6. What does “Nation to Nation” mean?
“Nation to Nation” is a term used to describe how America relates to its Native people. Under the existing U.S. policy, America wants to establish government to government relations with its Native people. This is why over 500 Indian and Native Alaskan governments (councils) have been established. When the U.S. gives money, land or programs to the Sioux or Navaho, federal representatives meet with Indian governments to work out the details. Right now Hawaiians have no such government. This is why Ka Lahui Hawaii is organizing.
7. Are Hawaiians Indians? Isn’t the Federal Policy for Indians?

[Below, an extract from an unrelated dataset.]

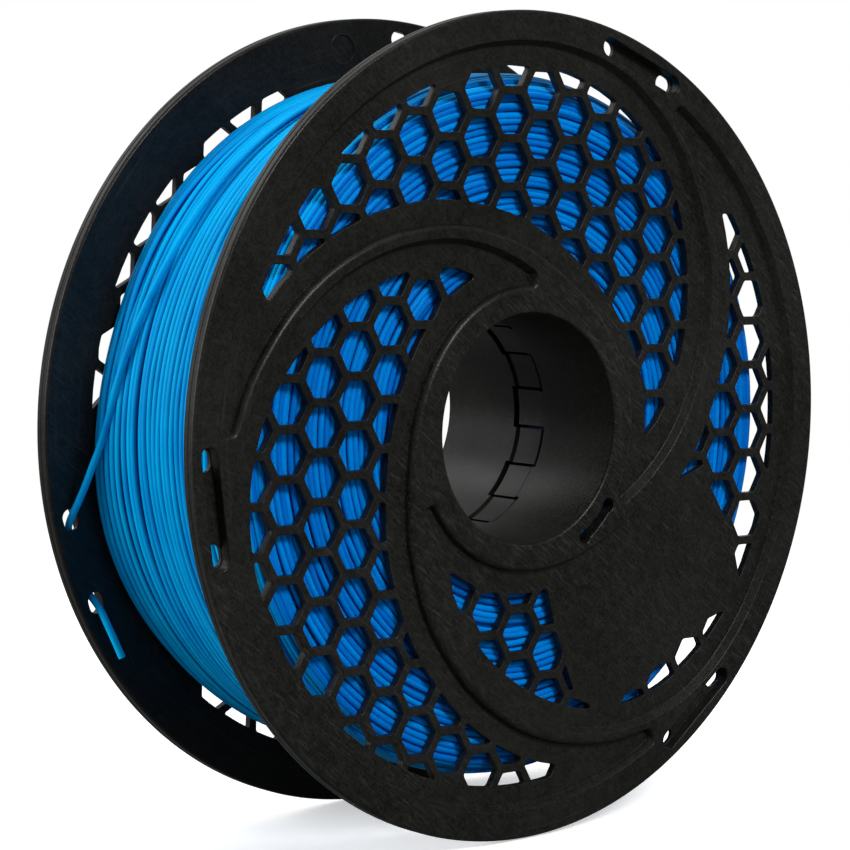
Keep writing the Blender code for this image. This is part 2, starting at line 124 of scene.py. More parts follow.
# ------------------------------------------------------------ small geometry
def stations(table, a):
    """Smooth curve through (angle, radius) stations."""
    n = len(table)
    if a <= table[0][0]:
        return table[0][1]
    if a >= table[-1][0]:
        return table[-1][1]
    i = max(k for k in range(n - 1) if table[k][0] <= a)

    def slope(k):
        lo, hi = max(k - 1, 0), min(k + 1, n - 1)
        return (table[hi][1] - table[lo][1]) / (table[hi][0] - table[lo][0])

    a0, r0 = table[i]
    a1, r1 = table[i + 1]
    h = a1 - a0
    t = (a - a0) / h
    m0, m1 = slope(i) * h, slope(i + 1) * h
    return ((2 * t ** 3 - 3 * t ** 2 + 1) * r0 + (t ** 3 - 2 * t ** 2 + t) * m0
            + (-2 * t ** 3 + 3 * t ** 2) * r1 + (t ** 3 - t ** 2) * m1)


def polar(r, a):
    return (r * math.cos(math.radians(a)), r * math.sin(math.radians(a)))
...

Hawaiians are not Indians. We can’t access Federal administrative procedures (BIA and Dept. of Interior procedures) to obtain “federal recognition.” This was decided in the case of Price v. State of Hawaii. 764 F.2d 623 (9th Cir. 1985.) However, other groups of Native Americans such as Alaskan Natives are not Indians. Alaskan Natives are Eskimo, Aleuts, and Inuits. They are included in the federal policy. This is because the word “Indian” is commonly used in the USA to mean “aborigines of America.” Native Hawaiians are people indigenous to the State of Hawaii. Just as the Indians are indigenous to the mainland United States. This was decided in two cases. Pence v Kleppe, 52g F.2d 135 (8th Cir. 1976) and Naliielua v. State of Hawaii Civil No. 90-00063 DAE, U.S. D. Ct., District of Hawaii.
8. What is Ka Lahui Hawaii’s Constitution?
Ka Lahui Hawaii adopted its Constitution in 1987. It is the fundamental document of our nationhood. It dedicates our nation to peace and disarmament and it provides for the nation to exercise the inherent powers of sovereignty discussed in Section 2. herein.
The Ka Lahui Constitution also sets forth what we believe our traditional and cultural rights to be. These include rights to worship, fish, cultivate kuleana lands and gather. In addition, our Constitution provides that Native people have rights of access to the mountains and the sea, and the right to be buried on Native soil and to elect their own government.